The Effect of Light Colour on Rbcl Gene Expression of In-Vitro Lemba (Curculigo latifolia)

¹ Department of Biology, Institut Teknologi Sepuluh Nopember, 60111 Surabaya, East Java, Indonesia
² Ghent University, 9000 Gent, Belgium
³ Tadulako University, 94148 Palu, Central Sulawesi, Indonesia
⁴ UPN Veteran Jawa Timur, 60294 Surabaya, East Java, Indonesia

^* Corresponding author: This email address is being protected from spambots. You need JavaScript enabled to view it. / This email address is being protected from spambots. You need JavaScript enabled to view it.

Abstract

Curculigo latifolia is an endemic species of Borneo Island which has great potential as a medicine or artificial sweetener. However, this species only exists in the wild and is not cultivated. Therefore, in-vitro techniques by controlled environment condition such as light can be use to increase plant productivity. Plants absorb light using various types of photoreceptors and influence gene expression to stimulate physiological responses, including photosynthesis. One of the stages of photosynthesis is the Calvin cycle, where the process of CO₂ fixation catalyzed by the enzyme ribulose-1,5-bisphosphate carboxylase/oxygenase (Rubisco). Rubisco is composed of eight small subunits (SSU) and eight large subunits (LSU). LSU is encoded by rbcL and plays an important role in the initiation of carbon fixation.
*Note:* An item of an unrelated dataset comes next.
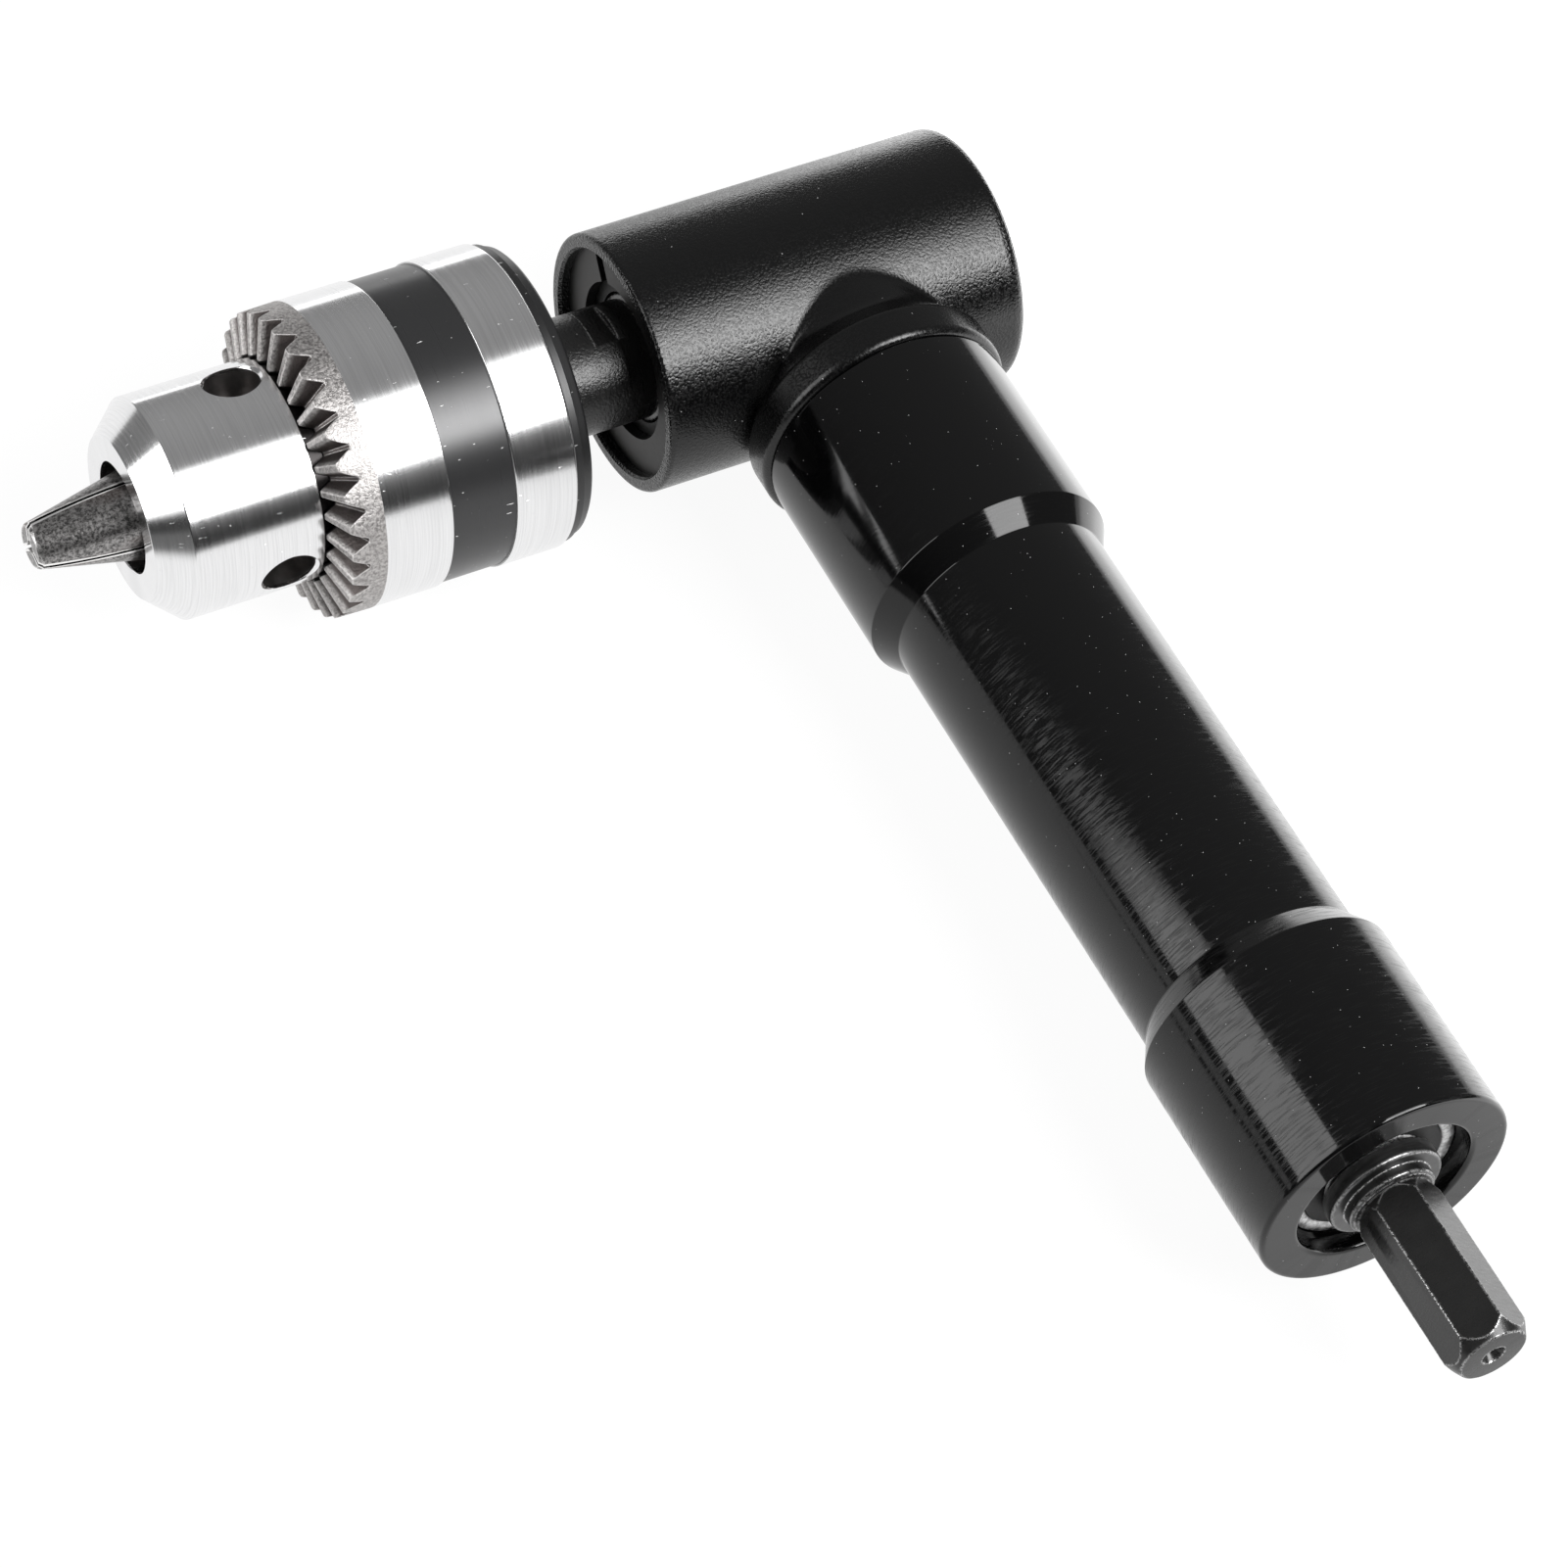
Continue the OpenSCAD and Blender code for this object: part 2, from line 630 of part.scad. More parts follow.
module key_bar(toe, hub_end, seat_r, key_w, key_in, key_out, key_l) {
    translate([seat_r - key_in, -key_w / 2, key_at(toe, hub_end, key_l)])
        cube([key_in + key_out, key_w, key_l]);
}

module output_gear() color([0.55, 0.54, 0.52]) about_x()
    bevel_gear(gear_cone, gear_teeth, gear_pitch_r, pinion_pitch_r, gear_root_at, gear_back,
        front_bearing_at, gear_seat_d / 2, gear_key_w, gear_key_out);

module gear_key() color([0.5, 0.5, 0.5]) about_x()
    key_bar(gear_toe, front_bearing_at, gear_seat_d / 2, gear_key_w, gear_key_in,
        gear_key_out, gear_key_l);

module gear_retaining_ring() color([0.35, 0.35, 0.36]) about_x() rotate([0, 0, 180])
    open_ring(gear_toe - clip_t - press_gap, clip_t, gear_seat_d / 2 + clip_rim,
        clip_in_r + press_gap, clip_gap_w);

// Input shaft: pinion seat, long journal, shoulder and hexagonal shank
pinion_clip_r = pinion_seat_d / 2 - clip_groove;
journal_clip_r = small_bore_d / 2 - clip_groove;
end_face_share = 0.93;

module input_shaft() color([0.12, 0.12, 0.12]) about_y() {
    seat_r = pinion_seat_d / 2;
    journal_r = small_bore_d / 2;
    corner_r = hex_af / 2 / cos(30);
    disc_r = disc_d / 2;
    step_r = corner_r + edge;
    clip_at = pinion_toe - clip_t - press_gap;
    tail = clip_at - clip_t;
    end_face_r = end_face_share * hex_af / 2;
    centre_r = 1.25;
    pilot_r = 0.6;
    difference() {
        union() {
            rotate_extrude() polygon([
                [0, tail], [seat_r - edge, tail], [seat_r, tail + edge], [seat_r, clip_at],
                [pinion_clip_r, clip_at], [pinion_clip_r, pinion_toe], [seat_r, pinion_toe],
                [seat_r, pinion_bearing_at], [journal_r, pinion_bearing_at],
                [journal_r, pinion_bearing_end], [journal_clip_r, pinion_bearing_end],
                [journal_clip_r, pinion_bearing_end + clip_t + press_gap],
                [journal_r, pinion_bearing_end + clip_t + press_gap],
                [journal_r, collar_bearing_end], [disc_r - 4 * edge, collar_bearing_end],
                [disc_r - 4 * edge, disc_at], [disc_r, disc_at + edge / 2],
                [disc_r, disc_end - edge], [disc_r - edge / 2, disc_end], [step_r, disc_end],
                [step_r, hex_at - edge], [step_r - edge, hex_at], [0, hex_at]]);
            intersection() {
                rotate([0, 0, hex_turn]) bore(hex_at - edge, hex_end, corner_r, $fn = 6);
                rotate_extrude() polygon([
                    [0, hex_at - edge], [hex_af / 2, hex_at - edge], [hex_af / 2, hex_at],
                    [corner_r + edge, hex_at + 7 * edge],
                    [corner_r + edge, hex_end - 2 * (corner_r + edge - end_face_r)],
                    [end_face_r, hex_end], [0, hex_end]]);
            }
        }
        translate([0, 0, hex_end - centre_r]) cylinder(h = centre_r + over,
            r1 = pilot_r, r2 = pilot_r + (centre_r + over) * tan(30));
        bore(hex_end - 3 * centre_r, hex_end, pilot_r);
        key_slot(pinion_toe, pinion_bearing_at, seat_r, pinion_key_w, pinion_key_in,
            pinion_key_l);
    }
}

// A tooth gap of the pinion faces the spindle gear's first tooth
module pinion_gear() color([0.55, 0.54, 0.52]) about_y()
    bevel_gear(pinion_cone, pinion_teeth, pinion_pitch_r, gear_pitch_r, pinion_root_at,
        pinion_back, pinion_bearing_at, pinion_seat_d / 2, pinion_key_w, pinion_key_out,
        90 + 180 / pinion_teeth);

module pinion_key() color([0.5, 0.5, 0.5]) about_y()
    key_bar(pinion_toe, pinion_bearing_at, pinion_seat_d / 2, pinion_key_w, pinion_key_in,
        pinion_key_out, pinion_key_l);

module pinion_retaining_ring() color([0.35, 0.35, 0.36]) about_y() rotate([0, 0, 180])
    open_ring(pinion_toe - clip_t - press_gap, clip_t, pinion_seat_d / 2 + clip_rim,
        pinion_clip_r + press_gap, clip_gap_w);

module shaft_retaining_ring() color([0.35, 0.35, 0.36]) about_y()
    open_ring(pinion_bearing_end, clip_t, small_bore_d / 2 + clip_rim,
        journal_clip_r + press_gap, clip_gap_w);

// Chuck jaws: three rods that slope towards the tip and meet on the axis
module jaw_rod(r, before, behind) {
    translate([jaw_rho, 0, jaw_tip_at]) rotate([0, 180 - jaw_angle, 0])
        translate([0, 0, -before]) cylinder(h = before + behind, r = r);
}

module jaw(index) {
    wide = sleeve_d;
    start = jaw_slit / 2 / sin(60);
    rotate([0, 0, jaw_turn + 120 * index]) intersection() {
        jaw_rod(jaw_r, jaw_r, jaw_l);
        linear_extrude(height = jaw_tip_at) polygon([
            [jaw_land + start, jaw_land * tan(60)], [wide + start, wide * tan(60)],
            [wide + start, -wide * tan(60)], [jaw_land + start, -jaw_land * tan(60)]]);
        rotate_extrude() polygon([[0, 0], [wide, 0], [wide, jaw_tip_at - jaw_out],
            [jaw_tip_r + 4 * tip_round, jaw_tip_at - 2 * tip_round],
            [jaw_tip_r + tip_round, jaw_tip_at - tip_round],
            [jaw_tip_r, jaw_tip_at], [0, jaw_tip_at]]);
    }
}

module jaw_1() color([0.4, 0.39, 0.38]) about_x() jaw(0);
module jaw_2() color([0.4, 0.39, 0.38]) about_x() jaw(1);
module jaw_3() color([0.4, 0.39, 0.38]) about_x() jaw(2);

// Chuck body: nose, groove for the nut, flange and rear thread
module chuck_body() color([0.82, 0.82, 0.83]) about_x() difference() {
    groove_at = nut_at - nut_step;
    groove_end = nut_end + nut_step;
    rotate_extrude() polygon([
        [0, body_at], [flange_r - edge, body_at], [flange_r, body_at + edge],
        [flange_r, groove_at], [neck_under_nut_r, groove_at], [neck_under_nut_r, groove_end],
        [body_r, groove_end], [body_r, nose_at - nose_cone_l], [nose_face_d / 2, nose_at],
        [0, nose_at]]);
    bore(body_at - over, body_at + thread_l + edge, thread_d / 2);
    bore(body_at + thread_l, nose_at, bit_bore_r);
    bore(nose_at - nose_hole_l, nose_at + over, nose_hole_d / 2);
    for (i = [0:2]) {
        rotate([0, 0, jaw_turn + 120 * i]) jaw_rod(jaw_bore_r, 0, jaw_reach / cos(jaw_angle) + jaw_r);
        rotate([0, 0, key_turn + 120 * i]) translate([body_r, 0, sleeve_end + key_hole_at])
            rotate([0, 90, 0]) {
                translate([0, 0, -key_hole_l]) cylinder(h = key_hole_l + over, r = key_hole_d / 2);
                translate([0, 0, -2 * key_chamfer]) cylinder(h = 4 * key_chamfer,
                    r1 = key_hole_d / 2 - key_chamfer, r2 = key_hole_d / 2 + 3 * key_chamfer);
            }
    }
}

// Chuck sleeve: a ground ring with a recessed band and teeth on its front face
ring_r = sleeve_r - ring_taper;
ring_front_at = sleeve_end - ring_front_rise;
tooth_out_at = ring_front_at - ring_tooth_h;
tooth_in_at = sleeve_end - ring_bore_tooth_h;
tooth_slope = atan((tooth_in_at - tooth_out_at) / (ring_r - sleeve_mouth_r));

module tooth_gap() {
    half = tooth_floor_w / 2;
    rise = tooth_clear_h * tan(tooth_flank);
    translate([ring_r, 0, tooth_out_at]) rotate([0, tooth_slope - 90, 0])
        translate([0, 0, -3 * edge]) linear_extrude(height = ring_r - sleeve_mouth_r + 8 * edge)
            polygon([[0, -half], [tooth_clear_h, -half - rise], [tooth_clear_h, half + rise],
                [0, half]]);
}

module chuck_sleeve() color([0.8, 0.8, 0.81]) about_x() {
    rim_at = sleeve_at + sleeve_rim_l;
    rim_step_share = 0.55;
    band_end = band_at + band_w;
    nut_stop = nut_end + press_gap;
    difference() {
        rotate_extrude() polygon([
            [sleeve_bore_r, sleeve_at], [sleeve_r - 4 * edge, sleeve_at],
            [sleeve_r - 2.8 * edge, sleeve_at + edge],
            [sleeve_r - 1.6 * edge, sleeve_at + rim_step_share * sleeve_rim_l],
            [sleeve_r - 1.2 * edge, sleeve_at + rim_step_share * sleeve_rim_l],
            [sleeve_r - edge, rim_at - edge], [sleeve_r, rim_at],
            [sleeve_r, sleeve_at + band_at], [sleeve_r - band_depth, sleeve_at + band_at],
            [sleeve_r - band_depth, sleeve_at + band_end], [sleeve_r, sleeve_at + band_end],
            [sleeve_r, sleeve_end - sleeve_ring_l], [ring_r, ring_front_at],
            [sleeve_mouth_r + edge, sleeve_end], [sleeve_mouth_r, sleeve_end],
            [sleeve_mouth_r, nut_stop], [sleeve_bore_r, nut_stop]]);
        for (i = [0:ring_teeth - 1])
            rotate([0, 0, ring_turn + 360 * i / ring_teeth]) tooth_gap();
    }
}

// Split nut: two half rings that the sleeve holds in the body's groove
module jaw_nut_half(index) {
    r_out = sleeve_bore_r - press_gap;
    difference() {
        rotate_extrude() polygon([
            [jaw_outside(nut_at) + nut_clear, nut_at], [r_out, nut_at], [r_out, nut_end],
            [jaw_outside(nut_end) + nut_clear, nut_end]]);
        rotate([0, 0, 180 * index]) translate([-sleeve_d, -sleeve_d + nut_split / 2, nut_at - over])
            cube([2 * sleeve_d, sleeve_d, nut_w + 2 * over]);
    }
}

module jaw_nut_half_1() color([0.45, 0.44, 0.43]) about_x() jaw_nut_half(0);
module jaw_nut_half_2() color([0.45, 0.44, 0.43]) about_x() jaw_nut_half(1);

head_housing();
handle_tube();
head_retaining_ring();
front_bearing_outer();
front_bearing_inner();
front_bearing_balls();
front_bearing_cage();
front_bearing_seals();
rear_bearing_outer();
rear_bearing_inner();
rear_bearing_balls();
rear_bearing_cage();
pinion_bearing_outer();
pinion_bearing_inner();
pinion_bearing_balls();
pinion_bearing_cage();
collar_bearing_outer();
collar_bearing_inner();
collar_bearing_balls();
collar_bearing_cage();
collar_bearing_seals();
output_spindle();
output_gear();
gear_key();
gear_retaining_ring();
input_shaft();
pinion_gear();
pinion_key();
pinion_retaining_ring();
shaft_retaining_ring();
chuck_body();
chuck_sleeve();
jaw_nut_half_1();
jaw_nut_half_2();
jaw_1();
jaw_2();
jaw_3();
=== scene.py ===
import json
import math

import bmesh
import bpy
import numpy as np
from mathutils import Matrix, Vector


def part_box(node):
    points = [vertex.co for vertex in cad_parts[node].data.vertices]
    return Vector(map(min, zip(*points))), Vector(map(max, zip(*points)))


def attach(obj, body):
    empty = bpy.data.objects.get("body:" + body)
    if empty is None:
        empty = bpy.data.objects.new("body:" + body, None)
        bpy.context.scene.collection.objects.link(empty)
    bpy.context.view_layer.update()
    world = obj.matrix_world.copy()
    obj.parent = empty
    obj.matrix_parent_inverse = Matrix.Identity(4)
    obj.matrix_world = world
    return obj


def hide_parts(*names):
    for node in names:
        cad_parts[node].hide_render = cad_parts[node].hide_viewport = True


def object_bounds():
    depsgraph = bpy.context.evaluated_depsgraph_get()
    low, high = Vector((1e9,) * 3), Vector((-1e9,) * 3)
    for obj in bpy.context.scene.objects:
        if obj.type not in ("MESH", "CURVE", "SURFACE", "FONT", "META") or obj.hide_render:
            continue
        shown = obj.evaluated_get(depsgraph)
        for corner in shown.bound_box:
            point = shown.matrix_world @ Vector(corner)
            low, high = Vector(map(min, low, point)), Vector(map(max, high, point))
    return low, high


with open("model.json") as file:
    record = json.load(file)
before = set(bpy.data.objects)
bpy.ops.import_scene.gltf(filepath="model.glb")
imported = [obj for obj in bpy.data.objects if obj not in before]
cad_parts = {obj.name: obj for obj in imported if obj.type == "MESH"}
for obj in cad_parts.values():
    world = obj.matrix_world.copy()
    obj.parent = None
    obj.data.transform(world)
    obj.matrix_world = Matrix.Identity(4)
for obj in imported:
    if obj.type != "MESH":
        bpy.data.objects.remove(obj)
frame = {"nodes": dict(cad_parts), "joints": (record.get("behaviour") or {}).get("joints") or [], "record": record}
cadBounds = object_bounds()
mm = 0.001
fit = 0.02  # gap left between a ring and its seat
weld = 0.0005  # points nearer than this are one

# The spindle and the input shaft cross here; every outline below is in mm from this point
cross = Vector(next(j for j in frame["joints"] if j["name"] == "spindle_spin")["pos_m"])


def span(node):
    low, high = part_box(node)
    return (low - cross) / mm, (high - cross) / mm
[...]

Therefore, this study aims to determine the effect of light type on rbcL gene expression in lemba (Curculigo latifolia). This study used seedling induced from seed grown on MS0 (Murashige and Skoog) media with light treatment of red LED, blue LED, white LED, and white fluorescence. rbcL gene expression were analyzed using Real-Time Quantitative PCR. The results showed that the highest rbcL gene expression is detected in seedlings with blue LED light exposure treatment, which is 3.81 fold. While the lowest was found in seedling exposed to white fluorecent which is 0.37 fold. This discovery is expected to provide insight into the best environmental conditions to optimize the productivity of C. latifolia.